The other aspect of the datacentre migration involved deploying Lexipol’s SaaS platform on Nutanix. This involved switching the database onto Nutanix and then changing the domain name server (DNS) to point to the new version of the application. The final cutover took 30 minutes and was achieved during a maintenance window.

Disaster recovery

Switching to Nutanix has also improved the company’s disaster recovery, according to Sudderth. The company was an early adopter of Xi Leap for native Nutanix data protection.

“With previous disaster recovery systems, we weren’t able to achieve the performance we expected for virtual machine restoration, and managing DR as a separate silo made our infrastructure more complex,” he says.

“Nutanix Xi Leap allows us to configure policies that automate the DR workflow directly within the Prism Console and restoration happens in a matter of minutes. No other DRaaS vendor can come close to the simplicity of execution we experience with Xi Leap.

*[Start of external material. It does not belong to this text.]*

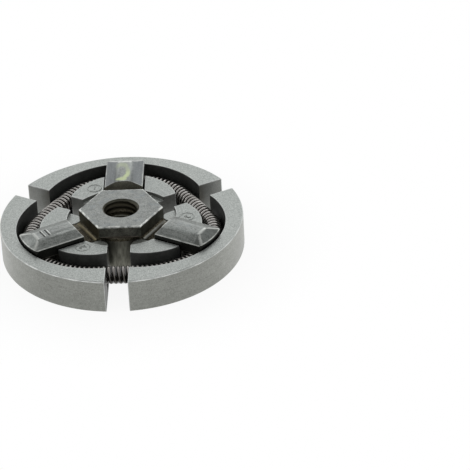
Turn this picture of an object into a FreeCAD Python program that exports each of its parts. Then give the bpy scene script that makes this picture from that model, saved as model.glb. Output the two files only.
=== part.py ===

It really is just one click. You set it up and forget it.”

Developer platform

Lexipol has long-term plans to make use of Kubernetes and microservices in the next version of its SaaS platform. Its goal is to run the production platform in Amazon Web Services (AWS). But software development will remain on-premise using Xi Leap.

“It is not cost-effective to put the developer environment in the public cloud,” says Sudderth. However, the company is also running out of capacity within its on-premise virtual desktop infrastructure (VDI) environment.

“We have 12 full-time developers on staff, who will be augmented by a further 25 provided by an onshore provider. We need the ability to stretch and grow the developer environment without having to add new hardware. Xi Leap provides an extension to our on-premise environment, which can be fully controlled,” he says. 

Going forward, the company would like to take advantage of Nutanix’s Karbon Kubernetes distribution, as it would enable the developers to have a single, holistic environment. This would allow it to deploy applications in a multicloud fashion, either on-premise, on AWS or Microsoft Azure. “We want the flexibility to deploy where it is cost-effective,” says Sudderth.